Quand j’entre plusieurs jours après, elle est en train de préparer des kouign-amann. Kouign-amann: encore un nom qui porte en lui toute la Bretagne. Puis, tout en faisant sa mise en place, elle me parle de son entreprise. Dès la deuxième année, elle parvenait à rémunérer une serveuse pour l’hiver. «Avant ça, j’étais seule et il y a eu plein de monde tout de suite! C’était épuisant, raconte-t-elle. Ça représente encore beaucoup de travail pour un petit salaire. Ce serait bien que j’arrive à payer une employée toute l’année, sinon je vais me fatiguer. Et puis, il faut que ça devienne une source de revenus convenables.»

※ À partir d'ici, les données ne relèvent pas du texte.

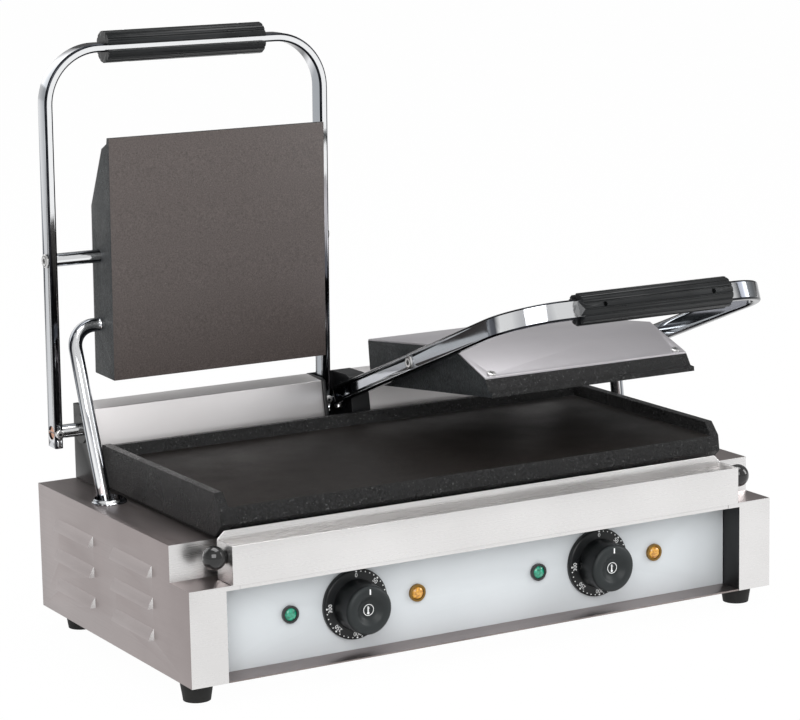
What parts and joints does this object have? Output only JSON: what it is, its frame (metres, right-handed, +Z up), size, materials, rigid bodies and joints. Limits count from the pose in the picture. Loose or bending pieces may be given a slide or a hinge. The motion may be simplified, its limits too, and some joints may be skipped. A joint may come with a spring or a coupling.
{
  "type": "contact grill",
  "caption": "Countertop contact grill with a wide lower plate, hinged lid frames that carry swinging upper plates, a drip tray and thermostat dials.",
  "frame": {"origin": "on the table, under the middle of the grill's outline with its lids raised as at rest", "axes": "+X to the user's right, +Y from the front to the back, +Z up"},
  "size_m": [0.58, 0.3582, 0.5205],
  "materials": {
    "steel_case": "satin brushed stainless",
    "panel_steel": "pale matte panel",
    "steel_bright": "fine satin stainless",
    "cast_iron_black": "rough black cast iron",
    "gasket_rubber": "matte",
    "element_steel": "dull sheath",
    "zinc_steel": "zinc plated",
    "insulation": "ceramic fibre mat",
    "brown_plastic": "phenolic",
    "black_plastic": "satin black",
    "green_lens": "translucent green",
    "amber_lens": "translucent amber",
    "black_gloss": "gloss black",
    "ivory_plastic": "ceramic ivory",
    "black_rubber": "matte",
    "black_paint": "black enamel",
    "spring_steel": "oiled",
    "chrome_bright": "polished chrome"
  },
  "bodies": {
    "base": {"side_case_left": "steel_case", "side_case_right": "steel_case", "base_pan": "steel_case", "back_panel": "steel_case", "front_panel": "panel_steel", "front_ledge": "steel_bright", "deck_plate": "steel_case", "lower_plate": "cast_iron_black", "plate_gasket": "gasket_rubber", "lower_heaters": "element_steel", "heater_clamp": "zinc_steel", "lower_insulation": "insulation", "heat_shield": "zinc_steel", "thermostat_bodies": "brown_plastic", "dial_skirts": "black_plastic", "green_lamp_lenses": "green_lens", "amber_lamp_lenses": "amber_lens", "lamp_bezels": "black_gloss", "lamp_bodies": "black_plastic", "terminal_block": "ivory_plastic", "cable_gland": "black_plastic", "rubber_feet": "black_rubber", "foot_screws": "zinc_steel", "rear_housing_left": "steel_bright", "rear_housing_right": "steel_bright", "hinge_cheeks": "black_paint", "hinge_web": "black_paint", "hinge_bushes": "black_plastic", "torsion_springs": "spring_steel", "conduit_rings": "chrome_bright", "case_screws": "zinc_steel"},
    "tray": {"drip_tray": "steel_bright", "tray_knobs": "black_gloss", "tray_screws": "zinc_steel"},
    "knob_left": {"knob_left": "black_plastic", "thermostat_shaft_left": "zinc_steel"},
    "lid_left": {"lid_frame_left": "chrome_bright", "hinge_shaft_left": "chrome_bright", "pivot_rod_left": "chrome_bright", "grip_shells_left": "black_plastic", "frame_bolts_left": "zinc_steel"},
    "plate_left": {"upper_plate_left": "cast_iron_black", "plate_cover_left": "steel_bright", "cover_screws_left": "zinc_steel", "upper_heater_left": "element_steel", "upper_insulation_left": "insulation"},
    "conduit_left": {"conduit_left": "chrome_bright"},
    "knob_right": {"knob_right": "black_plastic", "thermostat_shaft_right": "zinc_steel"},
    "lid_right": {"lid_frame_right": "chrome_bright", "hinge_shaft_right": "chrome_bright", "pivot_rod_right": "chrome_bright", "grip_shells_right": "black_plastic", "frame_bolts_right": "zinc_steel"},
    "plate_right": {"upper_plate_right": "cast_iron_black", "plate_cover_right": "steel_bright", "cover_screws_right": "zinc_steel", "upper_heater_right": "element_steel", "upper_insulation_right": "insulation"},
    "conduit_right": {"conduit_right": "chrome_bright"}
  },
  "joints": [
    {"name": "tray_slide", "type": "slide", "parent": "base", "child": "tray", "axis": [0, -1, 0], "range_m": [0, 0.06]},
    {"name": "knob_left_turn", "type": "hinge", "parent": "base", "child": "knob_left", "pos_m": [-0.1236, -0.11489, 0.0585], "axis": [0, 1, 0], "range_deg": [0, 265]},
    {"name": "knob_right_turn", "type": "hinge", "parent": "base", "child": "knob_right", "pos_m": [0.1164, -0.11489, 0.0585], "axis": [0, 1, 0], "range_deg": [0, 265]},
    {"name": "lid_left_hinge", "type": "hinge", "parent": "base", "child": "lid_left", "pos_m": [0, 0.14511, 0.1748], "axis": [-1, 0, 0], "range_deg": [-85.64, 4]},
    {"name": "plate_left_swing", "type": "hinge", "parent": "lid_left", "child": "plate_left", "pos_m": [0, 0.14167, 0.32626], "axis": [-1, 0, 0], "range_deg": [-4, 2]},
    {"name": "conduit_left_swivel", "type": "hinge", "parent": "plate_left", "child": "conduit_left", "pos_m": [0, 0.14637, 0.26537], "axis": [-1, 0, 0], "range_deg": [-4, 51]},
    {"name": "lid_right_hinge", "type": "hinge", "parent": "base", "child": "lid_right", "pos_m": [0, 0.14511, 0.1748], "axis": [-1, 0, 0], "range_deg": [-17.69, 36]},
    {"name": "plate_right_swing", "type": "hinge", "parent": "lid_right", "child": "plate_right", "pos_m": [0, 0.00343, 0.22848], "axis": [-1, 0, 0], "range_deg": [-25, 13]},
    {"name": "conduit_right_swivel", "type": "hinge", "parent": "plate_right", "child": "conduit_right", "pos_m": [0, 0.06441, 0.22498], "axis": [-1, 0, 0], "range_deg": [-5, 8]}
  ],
  "couplings": [
    {"joint": "plate_left_swing", "follows": "lid_left_hinge", "ratio": 0.0323},
    {"joint": "conduit_left_swivel", "follows": "lid_left_hinge", "ratio": -0.5772},
    {"joint": "plate_right_swing", "follows": "lid_right_hinge", "ratio": -0.6551},
    {"joint": "conduit_right_swivel", "follows": "lid_right_hinge", "ratio": 0.1702}
  ]
}
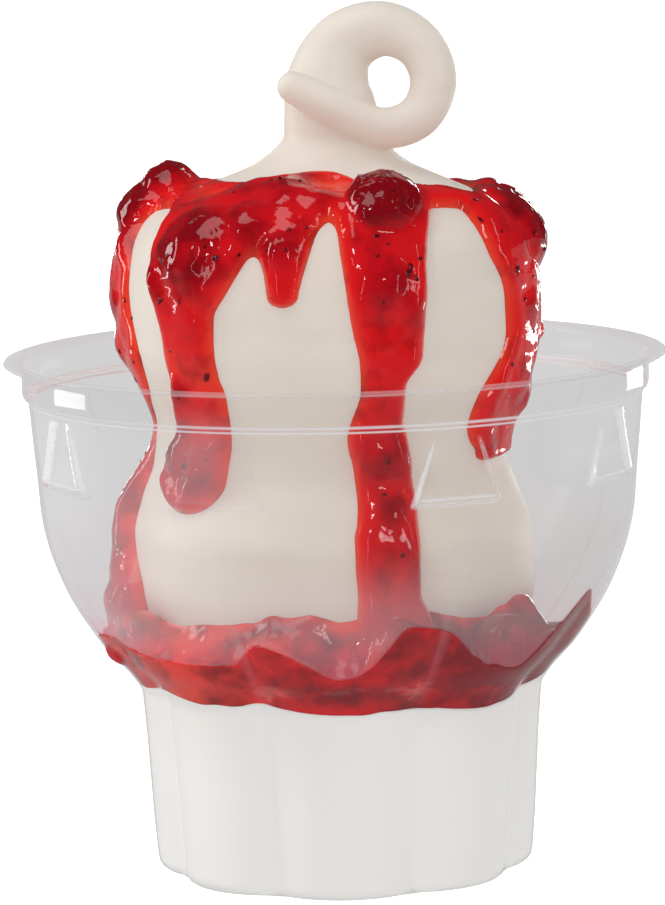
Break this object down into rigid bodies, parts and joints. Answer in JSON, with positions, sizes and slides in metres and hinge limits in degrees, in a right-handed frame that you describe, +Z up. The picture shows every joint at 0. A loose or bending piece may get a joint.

Carole ajoute qu’elle pourrait gagner davantage en travaillant comme diététicienne, son premier métier. «Mais je n’ai pas envie de faire autre chose. Je me suis donnée pour que ça fonctionne.» En faire un endroit rentable et convivial, à son échelle, voilà ce qu’elle vise sans autres grandes intentions, explique-t-elle en craquant une allumette qui se consume pendant qu’elle finit sa phrase. Trop tard. Elle en craque une deuxième et met le feu sous ses billigs. «Quand tu es indépendante, tu crées ton univers, ce n’est plus vraiment un travail, ça fait partie de ta vie. Je pense tout le temps à la crêperie, à ce que je pourrais trafiquer.» Trafiquer, chez elle, signifie: installer un jour une barque comme jeu d’enfant ou, régulièrement, planter des fleurs, devant sa crêperie.

Le soleil commence à éclairer le Miroir d’Argentine, ce massif calcaire de 450 mètres, complètement lisse, qui surplombe le site touristique de Solalex, tout près d’ici, ce miroir qu’on voit depuis la crêperie. Sur la petite route qui longe l’établissement, la circulation s’intensifie un peu. Des vacanciers, des voyageurs, des habitants du coin, des touristes du bout du monde. Il est 14h, et Carole poursuit ses allers-retours entre le clair de la terrasse et l’obscur du chalet. Au fil de l’après-midi, elle continue à faire tourner le râteau sur la pâte, plie les crêpes et le spectacle se poursuit, celui de la terrasse et celui de son savoir-faire de toujours, en coulisses.

Des kouign-amann sur une assiette.
Spécialité. En plus des crêpes et des galettes, Carole propose une spécialité bretonne: le kouign-amann, autrement dit «gâteau au beurre». Presque un repas en soi… © Alexis Voelin

 

Ici Bazar, une revue à découvrir

Reportage réalisé entre le 8 et le 23 mai 2021 à Gryon (canton de Vaud).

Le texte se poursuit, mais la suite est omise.